Applications of Wang-Landau sampling to determine phase equilibria in complex fluids

J Chem Phys. 2007 Oct 21;127(15):154504. doi: 10.1063/1.2794042.

Abstract

Applications of the Wang-Landau algorithm for simulating phase coexistence at fixed temperature are presented. The number density is sampled using either volume scaling or particle insertion/deletion. The resulting algorithms, while being conceptually easy, are of comparable efficiency to existing multicanonical methods but with the advantage that neither the chemical potential nor the pressure at phase coexistence has to be estimated in advance of the simulation.
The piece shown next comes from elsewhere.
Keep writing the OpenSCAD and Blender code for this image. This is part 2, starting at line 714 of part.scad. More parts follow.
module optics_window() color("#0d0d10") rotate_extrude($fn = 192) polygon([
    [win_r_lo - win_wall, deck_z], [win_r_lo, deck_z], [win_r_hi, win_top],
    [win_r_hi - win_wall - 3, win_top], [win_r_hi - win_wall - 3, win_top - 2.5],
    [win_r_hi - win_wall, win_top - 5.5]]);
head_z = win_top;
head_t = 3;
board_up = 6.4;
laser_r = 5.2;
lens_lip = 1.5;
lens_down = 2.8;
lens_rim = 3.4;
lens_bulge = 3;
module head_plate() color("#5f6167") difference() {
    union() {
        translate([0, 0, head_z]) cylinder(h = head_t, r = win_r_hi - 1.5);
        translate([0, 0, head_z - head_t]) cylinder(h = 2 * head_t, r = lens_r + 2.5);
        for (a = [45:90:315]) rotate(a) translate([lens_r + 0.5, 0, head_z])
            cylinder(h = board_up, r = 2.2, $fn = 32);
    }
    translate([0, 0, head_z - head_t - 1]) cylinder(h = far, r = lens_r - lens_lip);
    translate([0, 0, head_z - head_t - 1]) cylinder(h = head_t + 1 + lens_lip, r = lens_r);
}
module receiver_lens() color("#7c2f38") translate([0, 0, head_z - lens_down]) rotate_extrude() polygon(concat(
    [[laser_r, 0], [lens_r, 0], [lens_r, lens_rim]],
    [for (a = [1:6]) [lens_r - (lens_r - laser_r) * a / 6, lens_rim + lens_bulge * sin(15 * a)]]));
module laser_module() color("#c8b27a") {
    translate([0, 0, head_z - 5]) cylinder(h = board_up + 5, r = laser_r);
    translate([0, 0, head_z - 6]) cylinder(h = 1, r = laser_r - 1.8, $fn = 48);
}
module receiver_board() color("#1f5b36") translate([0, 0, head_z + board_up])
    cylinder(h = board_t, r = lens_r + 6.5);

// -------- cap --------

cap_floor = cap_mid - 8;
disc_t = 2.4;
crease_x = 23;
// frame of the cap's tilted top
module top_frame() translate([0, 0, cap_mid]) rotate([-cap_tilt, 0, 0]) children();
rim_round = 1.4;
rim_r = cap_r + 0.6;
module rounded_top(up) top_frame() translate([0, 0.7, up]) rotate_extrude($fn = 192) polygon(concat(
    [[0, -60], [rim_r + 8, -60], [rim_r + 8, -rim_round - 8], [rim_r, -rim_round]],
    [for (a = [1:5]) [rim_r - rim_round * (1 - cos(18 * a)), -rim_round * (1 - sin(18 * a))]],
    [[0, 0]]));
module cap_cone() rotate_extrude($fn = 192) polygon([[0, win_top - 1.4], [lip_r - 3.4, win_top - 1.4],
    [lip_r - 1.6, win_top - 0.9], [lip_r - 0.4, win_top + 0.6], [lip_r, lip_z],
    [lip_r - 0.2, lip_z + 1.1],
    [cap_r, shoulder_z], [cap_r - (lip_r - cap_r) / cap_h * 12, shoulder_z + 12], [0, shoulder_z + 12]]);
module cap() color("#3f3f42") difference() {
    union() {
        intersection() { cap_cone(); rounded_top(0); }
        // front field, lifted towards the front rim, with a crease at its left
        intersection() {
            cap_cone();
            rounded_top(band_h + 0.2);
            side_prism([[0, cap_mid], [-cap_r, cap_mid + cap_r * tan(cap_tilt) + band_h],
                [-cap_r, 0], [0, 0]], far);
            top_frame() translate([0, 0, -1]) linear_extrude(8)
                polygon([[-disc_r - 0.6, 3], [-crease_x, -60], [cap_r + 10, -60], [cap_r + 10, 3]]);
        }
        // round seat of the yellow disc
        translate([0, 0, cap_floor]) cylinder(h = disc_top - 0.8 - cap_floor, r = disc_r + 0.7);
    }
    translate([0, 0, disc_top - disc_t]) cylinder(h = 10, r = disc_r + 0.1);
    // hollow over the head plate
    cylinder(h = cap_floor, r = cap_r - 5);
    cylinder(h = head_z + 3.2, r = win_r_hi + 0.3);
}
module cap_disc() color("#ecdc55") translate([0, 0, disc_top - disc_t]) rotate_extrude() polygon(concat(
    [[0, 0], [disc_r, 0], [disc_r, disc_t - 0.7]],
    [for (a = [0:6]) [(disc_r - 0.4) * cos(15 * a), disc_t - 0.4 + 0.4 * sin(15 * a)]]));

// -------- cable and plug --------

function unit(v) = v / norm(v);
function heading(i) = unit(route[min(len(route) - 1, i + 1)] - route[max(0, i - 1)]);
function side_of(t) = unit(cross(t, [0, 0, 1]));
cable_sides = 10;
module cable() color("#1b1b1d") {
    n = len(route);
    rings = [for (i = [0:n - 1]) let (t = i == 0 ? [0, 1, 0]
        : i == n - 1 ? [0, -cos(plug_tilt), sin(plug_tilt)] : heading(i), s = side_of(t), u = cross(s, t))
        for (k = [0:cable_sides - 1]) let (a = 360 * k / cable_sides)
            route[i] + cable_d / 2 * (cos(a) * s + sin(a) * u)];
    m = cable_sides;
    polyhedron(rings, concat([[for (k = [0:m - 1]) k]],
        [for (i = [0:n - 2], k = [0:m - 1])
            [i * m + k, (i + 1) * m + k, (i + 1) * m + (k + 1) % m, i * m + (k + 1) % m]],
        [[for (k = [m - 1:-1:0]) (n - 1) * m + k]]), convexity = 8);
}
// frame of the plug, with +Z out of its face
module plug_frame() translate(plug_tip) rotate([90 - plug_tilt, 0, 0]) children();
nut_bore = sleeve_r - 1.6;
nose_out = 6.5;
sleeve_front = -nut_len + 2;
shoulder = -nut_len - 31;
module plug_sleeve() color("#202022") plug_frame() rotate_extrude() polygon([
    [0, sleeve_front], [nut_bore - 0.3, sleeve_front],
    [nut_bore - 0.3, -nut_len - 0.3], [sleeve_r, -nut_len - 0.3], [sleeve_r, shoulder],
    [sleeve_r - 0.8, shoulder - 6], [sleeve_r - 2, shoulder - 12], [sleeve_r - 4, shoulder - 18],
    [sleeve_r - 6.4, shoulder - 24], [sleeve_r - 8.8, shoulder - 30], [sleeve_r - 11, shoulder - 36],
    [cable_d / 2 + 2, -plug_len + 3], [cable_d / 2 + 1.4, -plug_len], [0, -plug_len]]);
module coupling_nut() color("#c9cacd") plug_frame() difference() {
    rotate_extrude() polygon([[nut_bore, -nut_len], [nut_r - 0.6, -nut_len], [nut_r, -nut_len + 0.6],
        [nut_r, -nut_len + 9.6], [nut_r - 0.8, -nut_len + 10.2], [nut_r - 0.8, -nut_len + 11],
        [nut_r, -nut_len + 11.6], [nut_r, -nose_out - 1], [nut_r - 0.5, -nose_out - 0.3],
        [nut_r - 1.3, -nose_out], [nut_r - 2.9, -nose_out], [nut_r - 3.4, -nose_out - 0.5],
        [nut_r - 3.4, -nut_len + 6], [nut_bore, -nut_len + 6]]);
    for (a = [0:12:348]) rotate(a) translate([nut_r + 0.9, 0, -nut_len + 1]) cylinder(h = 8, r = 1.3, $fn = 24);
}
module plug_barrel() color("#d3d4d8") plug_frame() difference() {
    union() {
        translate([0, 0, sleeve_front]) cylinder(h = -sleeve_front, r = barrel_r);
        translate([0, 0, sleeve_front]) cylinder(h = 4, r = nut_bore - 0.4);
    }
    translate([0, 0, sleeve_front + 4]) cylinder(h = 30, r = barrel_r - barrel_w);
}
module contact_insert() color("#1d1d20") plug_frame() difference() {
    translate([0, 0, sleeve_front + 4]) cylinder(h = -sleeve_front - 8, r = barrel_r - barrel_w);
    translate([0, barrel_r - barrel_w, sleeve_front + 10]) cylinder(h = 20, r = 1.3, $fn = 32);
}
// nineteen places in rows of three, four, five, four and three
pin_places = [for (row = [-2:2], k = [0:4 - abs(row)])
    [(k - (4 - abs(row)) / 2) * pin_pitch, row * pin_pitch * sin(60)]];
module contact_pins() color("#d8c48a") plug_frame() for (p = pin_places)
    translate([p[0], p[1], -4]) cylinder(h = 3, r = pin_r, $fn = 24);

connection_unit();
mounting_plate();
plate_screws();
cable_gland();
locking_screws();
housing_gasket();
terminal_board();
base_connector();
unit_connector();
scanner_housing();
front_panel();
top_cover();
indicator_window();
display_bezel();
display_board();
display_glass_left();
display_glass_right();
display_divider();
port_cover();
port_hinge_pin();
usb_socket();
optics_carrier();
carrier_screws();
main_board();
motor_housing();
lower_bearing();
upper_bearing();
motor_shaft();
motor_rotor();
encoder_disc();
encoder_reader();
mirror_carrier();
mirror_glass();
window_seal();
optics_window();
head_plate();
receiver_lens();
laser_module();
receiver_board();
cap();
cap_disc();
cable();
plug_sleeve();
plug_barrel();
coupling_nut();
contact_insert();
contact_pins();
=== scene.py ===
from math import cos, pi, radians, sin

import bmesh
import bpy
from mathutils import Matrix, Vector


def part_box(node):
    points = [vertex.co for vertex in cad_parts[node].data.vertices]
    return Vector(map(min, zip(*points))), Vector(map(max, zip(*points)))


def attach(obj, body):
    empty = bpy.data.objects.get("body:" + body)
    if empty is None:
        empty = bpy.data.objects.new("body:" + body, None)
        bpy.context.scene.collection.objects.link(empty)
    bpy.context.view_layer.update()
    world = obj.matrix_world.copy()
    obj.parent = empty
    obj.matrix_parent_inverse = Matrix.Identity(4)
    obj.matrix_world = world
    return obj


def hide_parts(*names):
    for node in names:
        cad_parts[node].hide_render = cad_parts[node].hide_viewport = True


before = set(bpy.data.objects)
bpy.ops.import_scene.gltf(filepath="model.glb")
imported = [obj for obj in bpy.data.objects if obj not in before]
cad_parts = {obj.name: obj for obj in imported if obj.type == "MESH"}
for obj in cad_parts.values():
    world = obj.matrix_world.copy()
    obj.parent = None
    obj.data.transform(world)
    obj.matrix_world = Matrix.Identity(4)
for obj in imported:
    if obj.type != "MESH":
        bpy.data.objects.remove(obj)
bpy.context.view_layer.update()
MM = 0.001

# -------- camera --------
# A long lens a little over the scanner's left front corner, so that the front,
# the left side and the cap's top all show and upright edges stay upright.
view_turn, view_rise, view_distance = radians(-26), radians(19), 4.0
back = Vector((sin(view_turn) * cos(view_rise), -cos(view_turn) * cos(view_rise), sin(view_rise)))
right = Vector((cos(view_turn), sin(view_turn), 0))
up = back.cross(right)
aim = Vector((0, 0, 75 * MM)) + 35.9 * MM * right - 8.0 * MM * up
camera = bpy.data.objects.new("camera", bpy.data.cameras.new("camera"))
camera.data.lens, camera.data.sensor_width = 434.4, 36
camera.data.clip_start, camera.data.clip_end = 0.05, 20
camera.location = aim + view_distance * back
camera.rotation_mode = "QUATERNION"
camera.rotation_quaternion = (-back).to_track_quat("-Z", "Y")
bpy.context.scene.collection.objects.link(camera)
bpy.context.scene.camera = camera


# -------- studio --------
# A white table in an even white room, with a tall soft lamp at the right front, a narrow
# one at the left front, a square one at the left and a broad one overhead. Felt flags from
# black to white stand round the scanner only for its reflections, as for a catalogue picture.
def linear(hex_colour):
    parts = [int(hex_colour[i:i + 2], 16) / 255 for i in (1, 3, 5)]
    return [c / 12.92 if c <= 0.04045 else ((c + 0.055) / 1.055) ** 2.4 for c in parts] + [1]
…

First, we benchmark the algorithm against literature results for the vapor-liquid transition in the Lennard-Jones fluid. We then demonstrate the general applicability of the algorithm by studying vapor-liquid coexistence in two examples of complex fluids: charged soft spheres, which exhibit a transition similar to that in the restricted primitive model of ionic fluids, being characterized by strong ion pairing in the vapor phase; and Stockmayer fluids with high dipole strengths, in which the constituent particles aggregate to form chains, and for which the very existence of a transition has been widely debated. Finally, we show that the algorithm can be used to locate a weak isotropic-nematic transition in a fluid of Gay-Berne mesogens.